Dalam puluh keduaku
Kau datang merangkai sebuah buku
Buku yang kau karang untuk melengkapiku
Memberi pinta padaku untuk membentuk huruf-huruf
menjadi padu
“Penuh Kejutan” ya, itulah dirimu. Awal ku
mengenalmu segalanya tentang definisi hidupku berubah, kebaikan-kebaikan yang
kau tawarkan memberikanku kabar baik. Setiap yang kau suka akupun menyukainya
entah karena angin apa hati ini ingin saja berhembus ke setiap jalur hidupmu. Menapak
bersama pijakanmu.
Aku merasa bodoh, tanpa
berpikir panjang ingin membuat sebuah jeda di antara kita, semuanya terjadi
begitu saja. Dan tanpa kusadari, tanpa berpikir panjang. Memberi Jarak Pada Cinta.
Membuat Ruang Sendiri. Atau sejenis dengan aku ingin tahu sebesar apa aku
merindukanmu, sekuat apa aku tak mendengar kabarmu, seberapa jumlahnya aku
membutuhkanmu.
Saat aku mencoba menguji seberapa besar sebuah
kata benda yang dinamakan "Rindu" tapi sedikit condong ke arah kata
sifat atau kata kerja buatku, entahlah. aku dengan tiba-tiba amat merindukanmu.
Merindukan sepasang bola mata yang hanya dengan menatapku seperti mampu
menghapus semua rasa sakit yang pernah ada karena benar "you are my best medicine ever". Aku dengan
tiba-tiba teramat merindukanmu.
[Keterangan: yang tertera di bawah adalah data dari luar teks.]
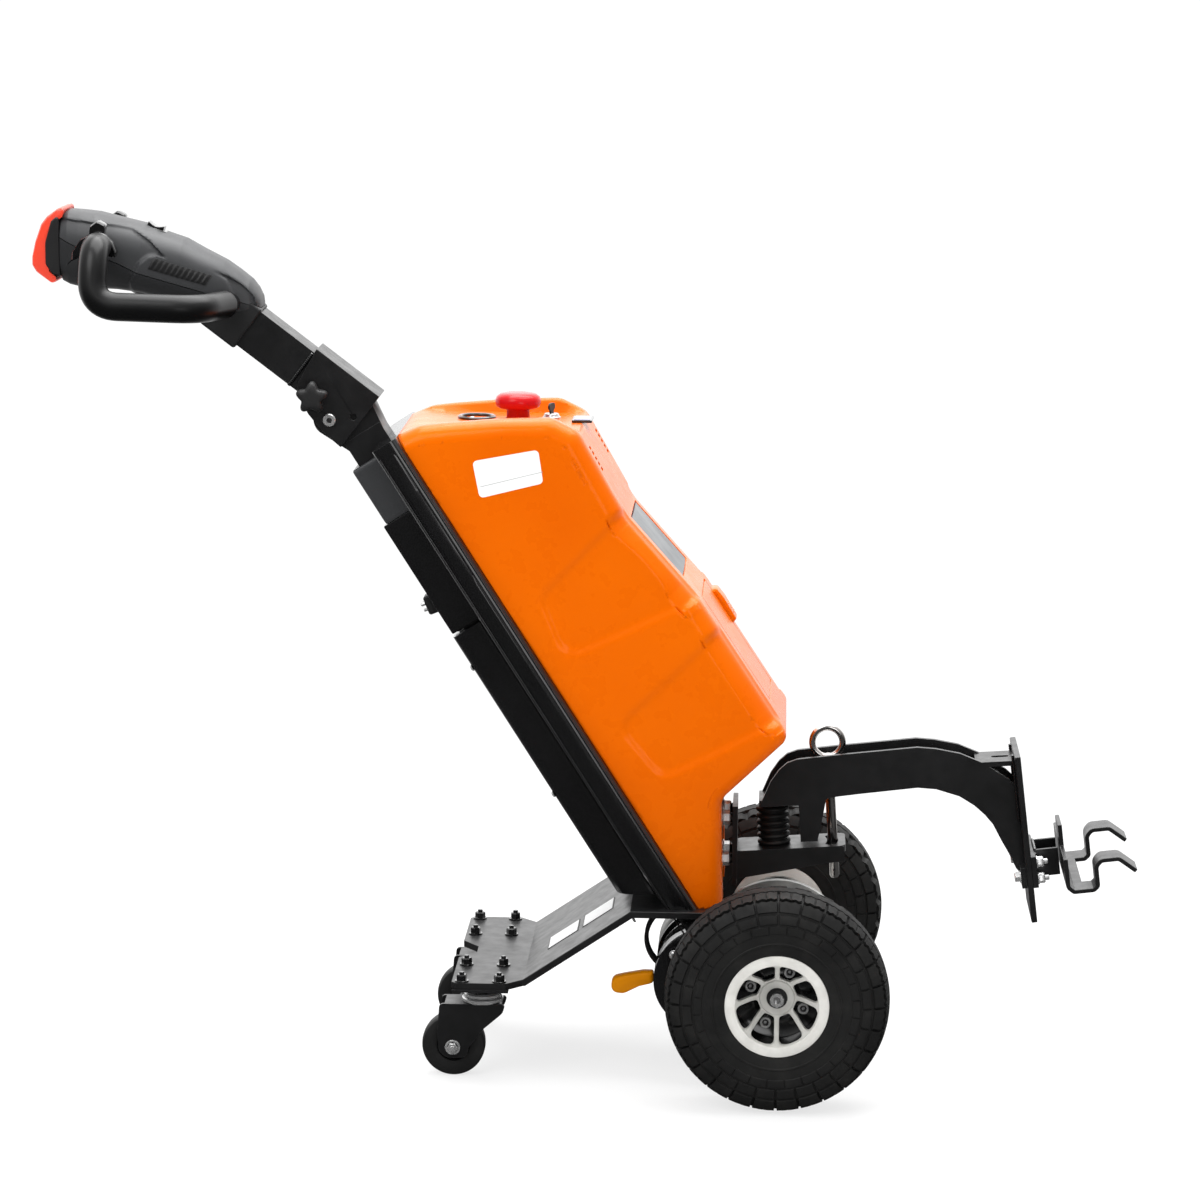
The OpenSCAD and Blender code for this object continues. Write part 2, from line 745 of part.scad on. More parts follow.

Merindukan sebentuk bahu bidang yang hanya
dengan kusandari seperti mampu membuatku memiliki isi dunia. Aku dengan
tiba-tiba amat merindukanmu.Merindukan sebentuk pesan yang walaupun singkat
seperti mampu membuat hati ini terus kuat. Aku dengan tiba-tiba amat
merindukanmu. Merindukan sosok senyum sederhana tapi mempu membuatku mengingat
penciptanya.
Aku merindukan nasihat-nasihat
kecilmu untukku, nasihat lama yang tak pernah habis dimakan oleh zaman. Dan akupun
menyerah dan teringat “jangan mintaku tak mendengar kabarmu, karena itu bagaiku
menahan nafas, sedetikpun aku tak sanggup” kalimat pamungkas kita yang tak bisa
terelakkan. Dan aku merindu dengan amat sangat teramat.
“Karena dengan sekadar kamu ada, aku percaya segalanya
akan baik-baik saja.” –Ahimsa Azaleav.